## Dataset extract
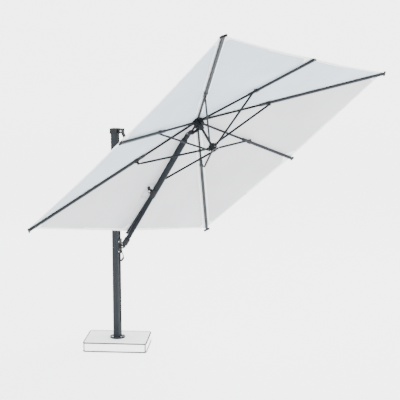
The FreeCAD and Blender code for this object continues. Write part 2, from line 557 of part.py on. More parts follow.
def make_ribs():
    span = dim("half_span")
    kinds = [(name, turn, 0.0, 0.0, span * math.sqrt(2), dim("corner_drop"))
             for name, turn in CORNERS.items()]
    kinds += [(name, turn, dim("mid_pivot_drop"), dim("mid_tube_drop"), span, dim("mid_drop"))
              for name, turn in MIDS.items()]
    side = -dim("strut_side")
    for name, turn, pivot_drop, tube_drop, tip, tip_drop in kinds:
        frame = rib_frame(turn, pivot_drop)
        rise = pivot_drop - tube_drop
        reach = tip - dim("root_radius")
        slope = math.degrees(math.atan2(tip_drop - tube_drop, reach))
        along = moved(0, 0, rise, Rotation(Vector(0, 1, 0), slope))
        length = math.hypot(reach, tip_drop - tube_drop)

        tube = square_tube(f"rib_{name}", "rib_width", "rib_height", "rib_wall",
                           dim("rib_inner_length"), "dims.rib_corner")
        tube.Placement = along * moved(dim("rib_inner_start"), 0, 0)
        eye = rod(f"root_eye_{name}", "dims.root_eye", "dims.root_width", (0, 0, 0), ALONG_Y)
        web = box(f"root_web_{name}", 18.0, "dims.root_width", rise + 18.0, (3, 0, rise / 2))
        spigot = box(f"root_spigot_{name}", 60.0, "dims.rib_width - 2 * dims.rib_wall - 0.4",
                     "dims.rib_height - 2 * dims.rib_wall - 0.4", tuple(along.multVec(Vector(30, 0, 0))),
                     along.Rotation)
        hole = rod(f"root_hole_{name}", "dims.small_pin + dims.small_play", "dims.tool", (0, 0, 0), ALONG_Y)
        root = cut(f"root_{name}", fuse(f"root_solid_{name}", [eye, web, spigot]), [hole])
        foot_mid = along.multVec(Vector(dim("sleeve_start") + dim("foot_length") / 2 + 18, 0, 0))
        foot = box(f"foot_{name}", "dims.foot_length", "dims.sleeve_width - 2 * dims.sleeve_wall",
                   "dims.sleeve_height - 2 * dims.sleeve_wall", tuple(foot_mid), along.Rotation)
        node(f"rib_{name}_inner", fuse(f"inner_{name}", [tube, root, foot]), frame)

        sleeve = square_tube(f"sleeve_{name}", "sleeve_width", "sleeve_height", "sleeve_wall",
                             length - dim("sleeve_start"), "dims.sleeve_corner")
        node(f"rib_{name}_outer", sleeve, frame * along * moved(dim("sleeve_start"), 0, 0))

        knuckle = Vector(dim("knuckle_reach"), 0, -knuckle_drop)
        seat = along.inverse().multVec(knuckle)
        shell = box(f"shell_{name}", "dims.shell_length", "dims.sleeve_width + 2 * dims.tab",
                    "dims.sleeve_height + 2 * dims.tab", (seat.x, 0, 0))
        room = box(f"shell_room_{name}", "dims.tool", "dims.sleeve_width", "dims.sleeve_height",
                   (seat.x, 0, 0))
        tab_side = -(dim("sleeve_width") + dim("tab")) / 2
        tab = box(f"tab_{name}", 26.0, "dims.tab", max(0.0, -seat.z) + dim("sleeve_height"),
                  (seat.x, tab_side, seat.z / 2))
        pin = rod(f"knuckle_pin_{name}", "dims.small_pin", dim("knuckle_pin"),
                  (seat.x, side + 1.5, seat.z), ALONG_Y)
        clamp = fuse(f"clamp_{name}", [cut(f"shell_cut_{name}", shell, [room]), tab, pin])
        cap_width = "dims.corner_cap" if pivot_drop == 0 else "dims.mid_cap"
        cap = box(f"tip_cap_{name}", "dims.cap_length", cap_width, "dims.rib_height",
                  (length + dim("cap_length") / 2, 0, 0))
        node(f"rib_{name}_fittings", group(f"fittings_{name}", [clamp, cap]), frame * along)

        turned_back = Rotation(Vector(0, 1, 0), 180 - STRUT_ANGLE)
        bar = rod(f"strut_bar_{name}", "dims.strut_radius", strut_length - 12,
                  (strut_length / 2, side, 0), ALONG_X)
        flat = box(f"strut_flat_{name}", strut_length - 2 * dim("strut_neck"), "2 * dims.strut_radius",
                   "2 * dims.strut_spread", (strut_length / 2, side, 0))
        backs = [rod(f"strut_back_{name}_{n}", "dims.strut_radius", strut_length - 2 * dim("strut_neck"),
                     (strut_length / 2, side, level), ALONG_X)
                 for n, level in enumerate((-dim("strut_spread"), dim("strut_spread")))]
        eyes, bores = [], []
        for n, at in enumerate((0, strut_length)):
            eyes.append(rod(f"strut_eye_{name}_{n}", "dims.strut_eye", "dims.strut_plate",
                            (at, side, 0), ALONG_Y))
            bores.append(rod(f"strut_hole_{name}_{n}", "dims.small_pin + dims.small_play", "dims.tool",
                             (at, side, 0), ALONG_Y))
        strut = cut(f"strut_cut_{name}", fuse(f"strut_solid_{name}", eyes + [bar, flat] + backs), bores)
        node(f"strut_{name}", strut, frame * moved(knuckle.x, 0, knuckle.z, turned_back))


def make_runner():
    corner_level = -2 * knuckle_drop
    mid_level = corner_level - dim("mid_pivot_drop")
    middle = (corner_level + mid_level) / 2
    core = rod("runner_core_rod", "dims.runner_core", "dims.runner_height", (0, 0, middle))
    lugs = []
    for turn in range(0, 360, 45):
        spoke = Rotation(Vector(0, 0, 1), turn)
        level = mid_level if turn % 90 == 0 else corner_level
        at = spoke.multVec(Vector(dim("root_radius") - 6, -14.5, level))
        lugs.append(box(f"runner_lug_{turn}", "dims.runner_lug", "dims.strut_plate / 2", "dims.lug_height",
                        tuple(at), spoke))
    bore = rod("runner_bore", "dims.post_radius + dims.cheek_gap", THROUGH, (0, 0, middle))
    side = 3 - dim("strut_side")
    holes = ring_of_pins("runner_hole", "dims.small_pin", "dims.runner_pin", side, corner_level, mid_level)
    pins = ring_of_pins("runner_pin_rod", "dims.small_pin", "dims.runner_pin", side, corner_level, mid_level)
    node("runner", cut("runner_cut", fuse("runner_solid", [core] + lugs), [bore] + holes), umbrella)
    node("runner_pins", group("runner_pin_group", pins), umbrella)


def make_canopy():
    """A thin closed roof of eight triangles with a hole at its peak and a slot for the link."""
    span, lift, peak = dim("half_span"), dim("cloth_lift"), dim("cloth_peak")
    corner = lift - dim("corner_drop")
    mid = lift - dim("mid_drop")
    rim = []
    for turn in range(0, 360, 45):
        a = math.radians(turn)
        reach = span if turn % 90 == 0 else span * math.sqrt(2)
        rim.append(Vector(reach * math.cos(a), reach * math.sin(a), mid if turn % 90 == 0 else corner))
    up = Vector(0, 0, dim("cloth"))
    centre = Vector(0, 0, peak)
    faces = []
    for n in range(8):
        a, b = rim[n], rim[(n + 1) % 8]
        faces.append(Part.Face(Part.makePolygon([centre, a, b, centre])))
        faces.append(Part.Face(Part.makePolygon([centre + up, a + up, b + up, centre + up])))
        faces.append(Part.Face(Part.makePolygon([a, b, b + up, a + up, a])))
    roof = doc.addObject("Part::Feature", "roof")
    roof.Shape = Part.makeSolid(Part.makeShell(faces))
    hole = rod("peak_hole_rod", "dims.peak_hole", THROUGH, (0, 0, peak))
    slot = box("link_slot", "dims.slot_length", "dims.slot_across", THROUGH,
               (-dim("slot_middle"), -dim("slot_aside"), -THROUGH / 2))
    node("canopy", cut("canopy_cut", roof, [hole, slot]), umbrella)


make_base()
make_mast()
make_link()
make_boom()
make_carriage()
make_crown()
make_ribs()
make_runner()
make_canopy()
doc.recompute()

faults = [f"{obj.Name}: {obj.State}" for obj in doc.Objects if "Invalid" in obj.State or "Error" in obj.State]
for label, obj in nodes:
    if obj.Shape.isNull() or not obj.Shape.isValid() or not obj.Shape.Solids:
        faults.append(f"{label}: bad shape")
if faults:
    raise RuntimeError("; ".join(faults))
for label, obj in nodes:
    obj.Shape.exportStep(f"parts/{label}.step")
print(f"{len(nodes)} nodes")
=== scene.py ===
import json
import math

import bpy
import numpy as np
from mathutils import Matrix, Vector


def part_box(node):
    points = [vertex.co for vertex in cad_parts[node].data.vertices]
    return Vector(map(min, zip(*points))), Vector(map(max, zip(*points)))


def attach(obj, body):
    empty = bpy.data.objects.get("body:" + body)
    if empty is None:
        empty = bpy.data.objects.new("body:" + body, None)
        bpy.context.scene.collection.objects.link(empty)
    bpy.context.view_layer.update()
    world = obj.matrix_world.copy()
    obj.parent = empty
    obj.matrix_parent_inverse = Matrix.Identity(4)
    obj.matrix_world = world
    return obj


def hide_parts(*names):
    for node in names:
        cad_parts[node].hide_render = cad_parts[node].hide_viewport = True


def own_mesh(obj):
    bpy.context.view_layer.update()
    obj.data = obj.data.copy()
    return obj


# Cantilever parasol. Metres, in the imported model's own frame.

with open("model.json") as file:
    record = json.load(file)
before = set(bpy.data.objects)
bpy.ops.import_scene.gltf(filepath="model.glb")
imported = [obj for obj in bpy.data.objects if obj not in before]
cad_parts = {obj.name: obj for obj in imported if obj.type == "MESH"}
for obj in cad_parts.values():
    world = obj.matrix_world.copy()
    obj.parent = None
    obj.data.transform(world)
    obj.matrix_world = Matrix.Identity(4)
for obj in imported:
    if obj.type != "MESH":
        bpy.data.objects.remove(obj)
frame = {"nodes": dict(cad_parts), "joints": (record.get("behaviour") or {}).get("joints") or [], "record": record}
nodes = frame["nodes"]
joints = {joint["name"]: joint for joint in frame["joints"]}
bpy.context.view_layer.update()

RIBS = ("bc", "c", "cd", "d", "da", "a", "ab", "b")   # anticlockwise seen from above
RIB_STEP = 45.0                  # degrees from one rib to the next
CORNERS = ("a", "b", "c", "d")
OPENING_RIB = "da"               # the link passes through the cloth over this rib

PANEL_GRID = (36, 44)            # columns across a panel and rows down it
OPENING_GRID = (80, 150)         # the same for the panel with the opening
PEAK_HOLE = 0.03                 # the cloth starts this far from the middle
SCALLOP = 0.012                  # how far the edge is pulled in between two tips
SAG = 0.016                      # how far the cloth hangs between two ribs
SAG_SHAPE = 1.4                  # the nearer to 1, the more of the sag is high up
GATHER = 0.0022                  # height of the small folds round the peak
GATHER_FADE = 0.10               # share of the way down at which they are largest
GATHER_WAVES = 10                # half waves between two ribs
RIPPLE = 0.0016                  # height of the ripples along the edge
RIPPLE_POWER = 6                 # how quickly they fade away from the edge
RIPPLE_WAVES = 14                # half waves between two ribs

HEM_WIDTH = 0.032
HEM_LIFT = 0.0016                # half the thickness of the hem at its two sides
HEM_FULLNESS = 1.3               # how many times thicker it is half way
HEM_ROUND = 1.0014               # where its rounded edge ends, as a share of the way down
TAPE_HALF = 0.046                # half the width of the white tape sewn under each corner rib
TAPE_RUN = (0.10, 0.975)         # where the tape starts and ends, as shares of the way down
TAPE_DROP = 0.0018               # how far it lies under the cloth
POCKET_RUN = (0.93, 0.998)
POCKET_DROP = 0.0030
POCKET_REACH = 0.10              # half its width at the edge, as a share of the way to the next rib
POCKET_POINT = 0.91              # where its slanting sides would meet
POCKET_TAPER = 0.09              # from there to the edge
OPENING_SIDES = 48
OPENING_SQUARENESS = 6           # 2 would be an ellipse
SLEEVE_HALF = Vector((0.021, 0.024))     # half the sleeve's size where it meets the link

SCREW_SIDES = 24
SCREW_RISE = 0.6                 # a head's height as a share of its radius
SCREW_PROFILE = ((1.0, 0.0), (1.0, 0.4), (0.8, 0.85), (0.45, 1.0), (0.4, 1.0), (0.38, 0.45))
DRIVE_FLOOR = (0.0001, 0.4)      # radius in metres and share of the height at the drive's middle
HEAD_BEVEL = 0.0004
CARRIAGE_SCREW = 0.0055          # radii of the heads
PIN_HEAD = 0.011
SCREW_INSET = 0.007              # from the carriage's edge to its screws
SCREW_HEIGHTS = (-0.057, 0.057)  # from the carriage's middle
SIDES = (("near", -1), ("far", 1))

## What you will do
Write out only the lines that run from the line containing "obj in doc.Objects" through the line containing "points = [vertex.co", both included, exactly as they appear above.

## Answer in full
faults = [f"{obj.Name}: {obj.State}" for obj in doc.Objects if "Invalid" in obj.State or "Error" in obj.State]
for label, obj in nodes:
    if obj.Shape.isNull() or not obj.Shape.isValid() or not obj.Shape.Solids:
        faults.append(f"{label}: bad shape")
if faults:
    raise RuntimeError("; ".join(faults))
for label, obj in nodes:
    obj.Shape.exportStep(f"parts/{label}.step")
print(f"{len(nodes)} nodes")
=== scene.py ===
import json
import math

import bpy
import numpy as np
from mathutils import Matrix, Vector


def part_box(node):
    points = [vertex.co for vertex in cad_parts[node].data.vertices]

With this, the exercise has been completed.